If this premise vaguely reminds South Asian viewers of the Hindi films Mujhse Dosti Karoge and Kal Ho Naa Ho (conservative folks might readily equate Aman's terminal illness with Ellie's queerness), wait till you see the way Alice Wu's self-aware screenplay riffs on a scene from Mohit Suri's Ek Villain. The moment features a desperate hero running the length of a platform to catch the attention of the teary heroine seated inside the moving train. In more ways than one, The Half of It guides the gaze from the outside to the inside. From the platform to the compartment. From the lovers to their longing. And, most remarkably, from the scour of the world to the power of the word. 

Which brings me to the essence of this run-of-the-windmill story. While most films focus on the language of longing, The Half of It understands the importance of language in longing. We live in an age where technology enables us to hide behind words; physical attraction is routinely substituted with digital affection. We tend to write and read and imagine before we touch and kiss and realize. For most, texting is the prologue to meeting and falling in love. But for the different – the dreamers, the introverts, the socially awkward – texting is both the process and the destination. For the different, words become the lifecycle of love; their romance lies in minds meeting rather than hearts beating. The dots of an ellipsis hold more meaning than the intertwining of fingers because those dots evoke hope and aspirations of that touch. Ellie and Aster elongate emotion through the letters – they trade thoughts ("I'm like a lot of people, which makes me kind of no one") that sound like words freed from the burden of speaking.



But two of the film's finest sequences best illustrate this literature of love. The first features Aster on a date with Paul, unaware of Paul and Ellie's surrogate arrangement. Ellie watches from a parked car outside the diner. When Ellie notices how doomed the date looks, she begins to text Aster from Paul's ID. Aster assumes that the shy Paul is texting her from across the table, while Ellie from afar admires the subtle twitch of her lips when she blushes. For a few fleeting minutes, words dress their difference in the comforting attire of diffidence. The second scene features Aster on an instinctive day out with Ellie at a hot spring. Half-submerged in the warm shiny water, Aster confesses that Paul is confusing – "In person, he makes me feel safe, but his texts are not safe". Ellie, almost on cue, turns to words like a writer aching to be heard. Out of nowhere, she says something profound – Gravity is matter's response to loneliness – because she can. Because it's who they are, and it's also what the film is. When Aster meets Paul that night, she kisses him, as if she were trying to compare the sensuality of touch to the sensibility of Ellie's art.

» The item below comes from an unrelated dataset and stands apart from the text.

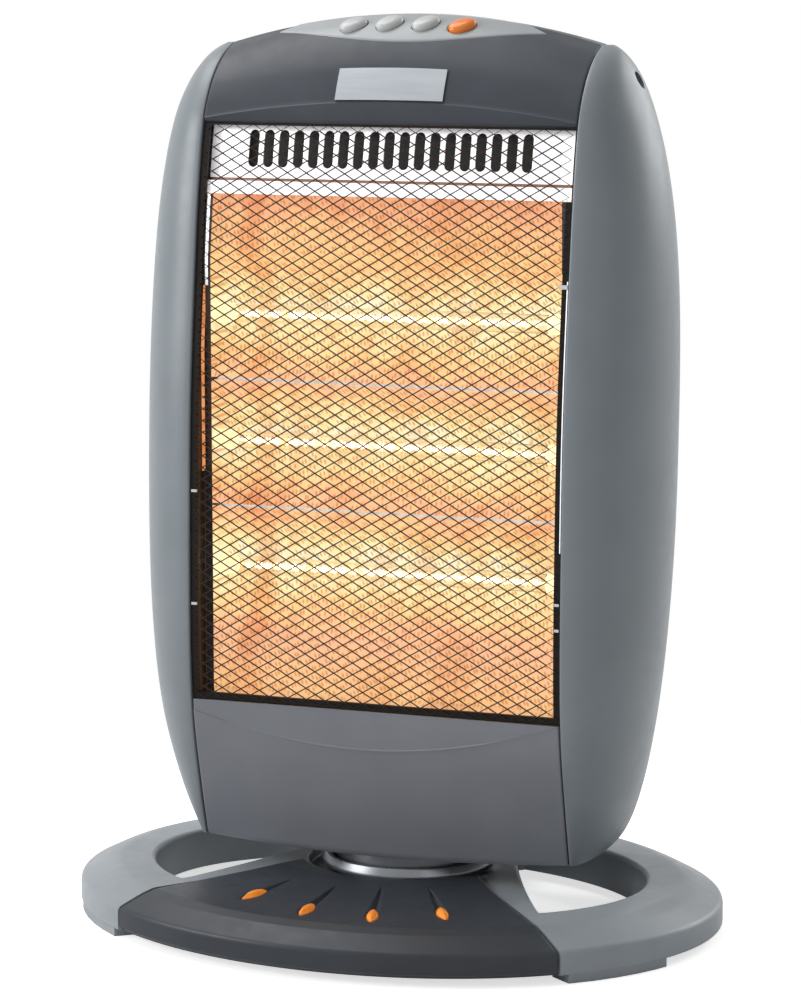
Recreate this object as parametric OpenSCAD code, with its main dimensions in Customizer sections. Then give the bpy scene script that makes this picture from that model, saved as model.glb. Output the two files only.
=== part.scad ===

It explains why Paul believes that love is about the "effort" one makes – he represents a more conventional cycle, in which people meet first, then feel for one another and then change to fit each other's feelings. But for Ellie, and consequently Aster, it's no coincidence that the art of writing reflects the act of falling in love: "messy, selfish…and bold". Or, as Ellie further elaborates, "Risking ruining a good painting to make it great". They don't need to change, because they're already different to begin with. Their words merge their worlds, and everything after that is about trying to reach the promise of those words in person. It's near-impossible to scale this peak of measured space, a feel-good sadness that perhaps urges Ellie to warn us at the beginning that this is, in fact, not a love story. It cannot be. After all, if gravity is matter's response to loneliness, language is love's declaration of it.